In 1872, the diocesan see was moved from Sitka to San Francisco—yes, San Francisco—at the insistence of Bishop John Mitropolsky, who recognized that California’s climate and growing Russian/Slavic population made it a better administrative center. The cathedral of the diocese (Holy Trinity Cathedral, still standing on Van Ness Avenue) was consecrated in 1872, making San Francisco the first Orthodox episcopal see on the American mainland.

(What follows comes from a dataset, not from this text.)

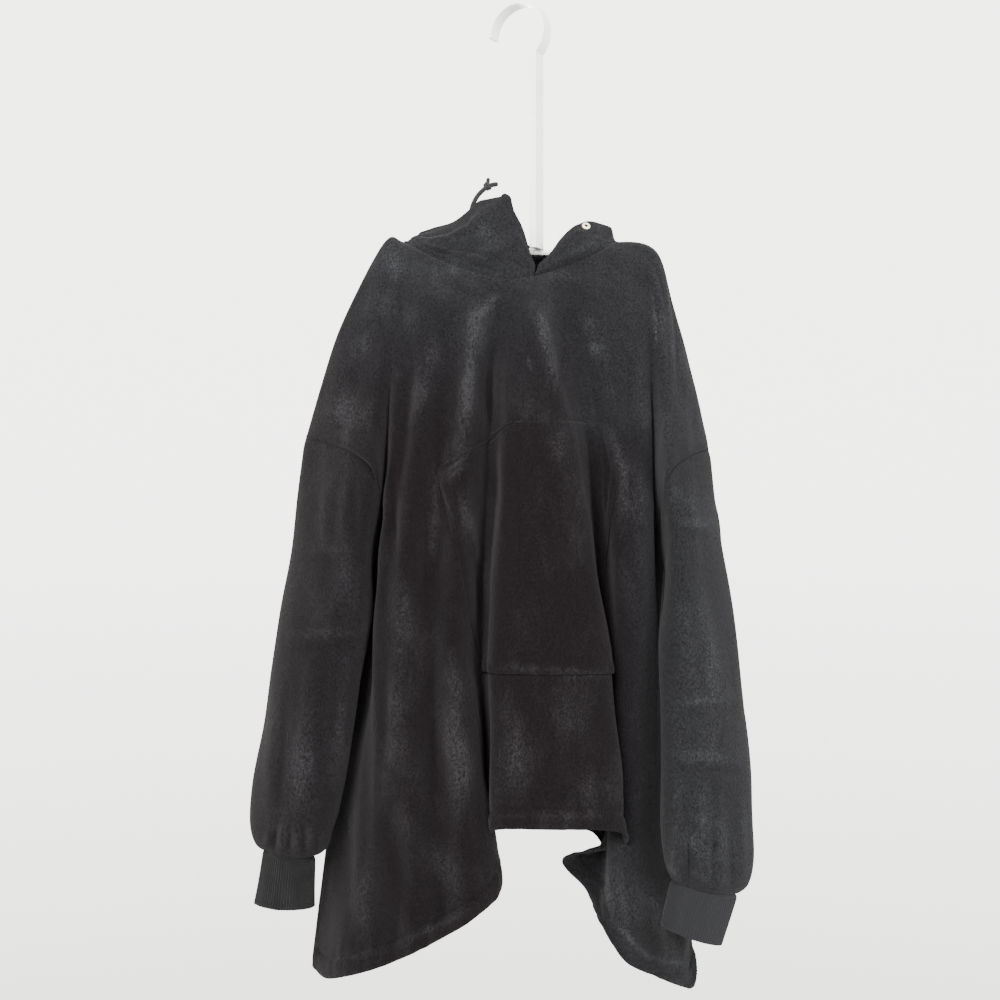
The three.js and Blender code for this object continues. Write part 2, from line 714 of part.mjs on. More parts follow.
// Sets a piece on a sheet with its own Y axis along the sheet's outward direction there
function setOn(mesh, sheet, index, distance, side) {
  const outward = sheet.outward[index].clone().multiplyScalar(side);
  mesh.quaternion.setFromUnitVectors(vector(0, 1, 0), outward);
  mesh.position.copy(sheet.points[index]).addScaledVector(outward, distance);
}
const gridIndex = (grid, place) => place.row * grid[0].length + place.column;
const eyeletSeat = FLEECE_WALL / 2 + SEAM_GAP;
const rightEyelet = add("eyelet_right", eyeletGeometry(), metal);
setOn(rightEyelet, sheets.hood_right, gridIndex(rightHood, RIGHT_EYELET), eyeletSeat, 1);
const leftEyelet = add("eyelet_left", eyeletGeometry(), metal);
setOn(leftEyelet, sheets.hood_left, gridIndex(leftHood, LEFT_EYELET), eyeletSeat, -1);

// Drawstring: its free end stands over the hood's left edge, in a knot with two short tails
function cordGeometry() {
  const route = new THREE.CatmullRomCurve3(CORD_ROUTE.map((p) => vector(...p)));
  const section = new THREE.Shape();
  section.absarc(0, 0, CORD / 2, 0, 2 * Math.PI);
  return new THREE.ExtrudeGeometry(section, {
    steps: CORD_SIDES_AND_STEPS.steps,
    curveSegments: CORD_SIDES_AND_STEPS.sides,
    extrudePath: route,
    bevelEnabled: false,
  });
}
add("drawstring", cordGeometry(), braid);

function knotGeometry() {
  const [end, before] = [CORD_ROUTE.at(-1), CORD_ROUTE.at(-2)].map((p) => vector(...p));
  const along = end.clone().sub(before).normalize();
  const centre = end.clone().addScaledVector(along, KNOT_RADIUS + SEAM_GAP);
  const ball = new THREE.SphereGeometry(KNOT_RADIUS, 12, 8).translate(...centre.toArray());
  const tails = KNOT_TAILS.map((tip) => {
    const direction = vector(...tip).sub(centre);
    const tail = new THREE.CapsuleGeometry(TAIL_RADIUS, direction.length(), 3, 8);
    const turn = new THREE.Quaternion();
    turn.setFromUnitVectors(vector(0, 1, 0), direction.clone().normalize());
    const middle = centre.clone().addScaledVector(direction, 0.5);
    return tail.applyQuaternion(turn).translate(...middle.toArray());
  });
  return geometryOf(tails.map(solidOf).reduce((sum, tail) => sum.add(tail), solidOf(ball)));
}
add("drawstring_knot", knotGeometry(), braid);

export default garment;
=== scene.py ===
import math

import bpy
import numpy as np
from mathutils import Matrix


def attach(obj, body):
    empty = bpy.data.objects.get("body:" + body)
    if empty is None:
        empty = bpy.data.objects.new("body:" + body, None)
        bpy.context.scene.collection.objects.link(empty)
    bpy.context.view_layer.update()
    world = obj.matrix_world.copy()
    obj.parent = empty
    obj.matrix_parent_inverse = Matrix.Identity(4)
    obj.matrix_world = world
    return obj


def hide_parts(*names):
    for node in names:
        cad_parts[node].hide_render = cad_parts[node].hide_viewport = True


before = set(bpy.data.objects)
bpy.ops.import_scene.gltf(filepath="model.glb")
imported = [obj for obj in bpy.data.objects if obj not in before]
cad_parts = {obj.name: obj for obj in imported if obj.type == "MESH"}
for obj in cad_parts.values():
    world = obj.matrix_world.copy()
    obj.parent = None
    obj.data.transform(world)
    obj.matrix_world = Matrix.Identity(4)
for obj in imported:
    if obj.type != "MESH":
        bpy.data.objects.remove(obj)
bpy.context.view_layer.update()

MM = 0.001

# Camera: level, on the garment's left of centre, at chest height
CAMERA_PLACE = np.array([-27.3, -1900.0, -691.6])
PHOTO_SIZE = 1000
MM_PER_PIXEL = 1.4  # at the hanger's depth
SENSOR = 36.0


def add_camera():
    """A level camera that sees one millimetre of the hanger's plane as 1 / 1.4 of a pixel."""
    data = bpy.data.cameras.new("camera")
    data.sensor_width = SENSOR
    data.lens = -CAMERA_PLACE[1] / (MM_PER_PIXEL * PHOTO_SIZE) * SENSOR
    data.clip_end = 30
    camera = bpy.data.objects.new("camera", data)
    camera.location = CAMERA_PLACE * MM
    camera.rotation_euler = (math.pi / 2, 0, 0)
    bpy.context.collection.objects.link(camera)
    bpy.context.scene.camera = camera


add_camera()

# Cloth
FLEECE_WALL = 2.4
POCKET_WALL = 2.2
CUFF_WALL = 3.2

# Neck opening and shoulder tips
NECK_X = -13
NECK_HALF = 150
NECK_Z = -331
FRONT_NECK = {"drop": 60, "depth": -48}
BACK_NECK = {"drop": 14, "depth": 44}
LEFT_TIP_Z = -333
RIGHT_TIP_Z = -343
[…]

From this modest beginning in the American West, Orthodoxy began to spread eastward rather than westward:

– Carpatho-Rusyn and Galician immigrants arriving in the 1880s–1890s in Pennsylvania and the Midwest discovered that their Uniate (Greek-Catholic) churches were being forcibly Latinized by the Roman Catholic hierarchy. Thousands returned to Orthodoxy under priests sent from San Francisco and Alaska.
– Arab immigrants from the Middle East, fleeing Ottoman oppression, began arriving in the early 20th century and established parishes under the Russian diocese.
– Alaskan native clergy (the first ordained by St. Innocent) traveled as missionaries to the lower 48 states.
– After the 1917 Bolshevik Revolution, waves of Russian refugees—nobles, intellectuals, and White Army officers—brought their faith to New York, Los Angeles, and everywhere in between.

The Quiet Triumph

Today, Orthodox Churches in America trace their lineage directly to that 1794 mission on Kodiak Island. The Antiochian, Serbian, Romanian, and other jurisdictions also have deep American roots, but the original Russian mission remains the mother church for millions of Orthodox Christians in the United States.

What began with ten monks on a windswept island in 1794—farther west than almost any European had ever traveled—has grown into more than 2,000 parishes and monasteries coast to coast. The faith that St. Herman defended against fur-company officials in the 1790s is the same faith chanted today in converted warehouses in Atlanta, former Episcopal churches in Washington, D.C., and the magnificent new St. Seraphim Cathedral in Dallas.

The Orthodox came to America not through Ellis Island or Plymouth Rock, but through the back door of the Bering Sea. And from that forgotten corner of the continent, the ancient Church of Constantinople, Kiev, and Moscow quietly made its way to every state in the Union—proving once again that God often chooses what the world considers weak and foolish to accomplish His purposes.